1) We have a small Briggs and Stratton engine with a stator producing a "regulated" 12V source.

2) Then we have a 10 Amp Briggs and Stratton alternator mention earlier.

3) From here I need to find a way to power two electromagnetic clutches, each requiring about 1.5A at 24V DC.

I don't see any reason as to why we couldn't use a different alternator if I can find one that fits our application and is within our budget.

By the way this for an SAE Baja Car.
 
  • #21
sophiecentaur said:
An alternator may have problems feeding a DC DC converter but a fat car battery across the circuit would remove that problem.

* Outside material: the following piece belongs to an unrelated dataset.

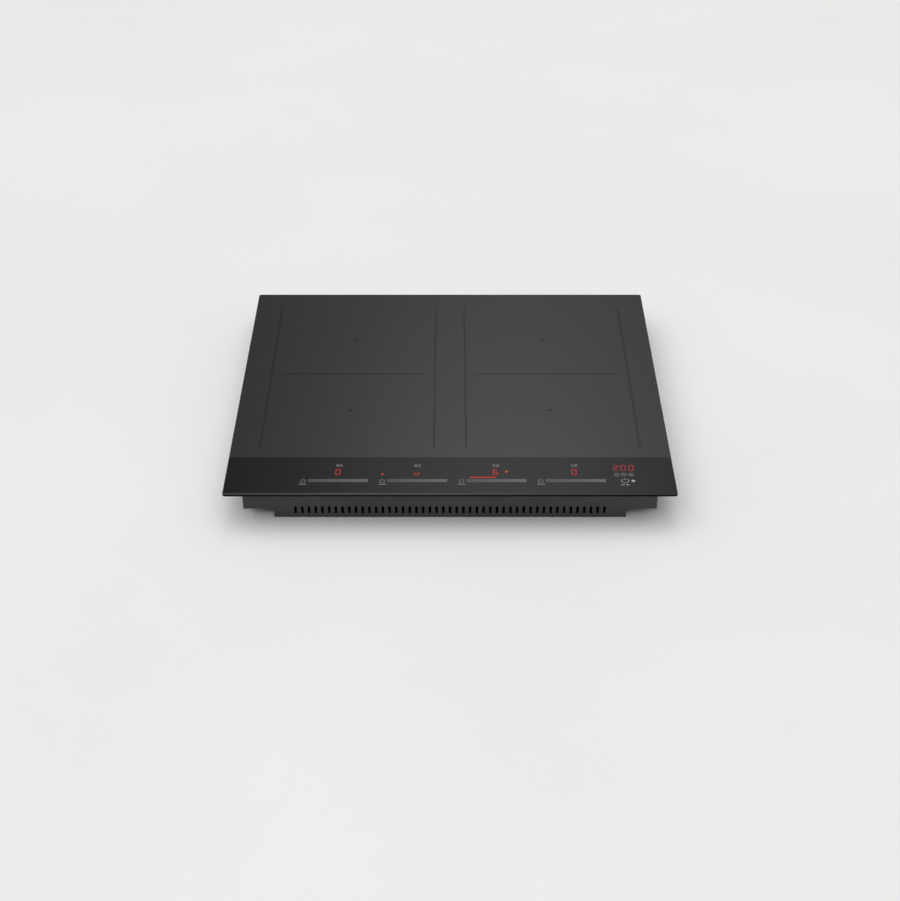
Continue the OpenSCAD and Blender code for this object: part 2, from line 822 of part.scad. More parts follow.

Failing that, why not use two 12V alternators (cheaper than one 24V, I bet) with a long drive belt and charge two 12V batteries in series. You might have to go to a bit of trouble to 'float' the alternator supplying the 'top' (12 to 24V) part of the supply but, if you are happier with mechanical things than with electrical, arranging to drive two alternators wouldn't be too hard. You could have insulated mountings and just connect the 'Earth' of the upper alternator to the +12V of the lower one.


I hadn't thought of that. That may be the easiest solution to our problem and well within our budget.
 
  • #22
You said this was a team effort.

I suggest you discuss what you have found here with the rest of the team, there should be plenty to think about.

I see Sophie came up with yet another approach I didn't think of -just proves how many alternatives you have.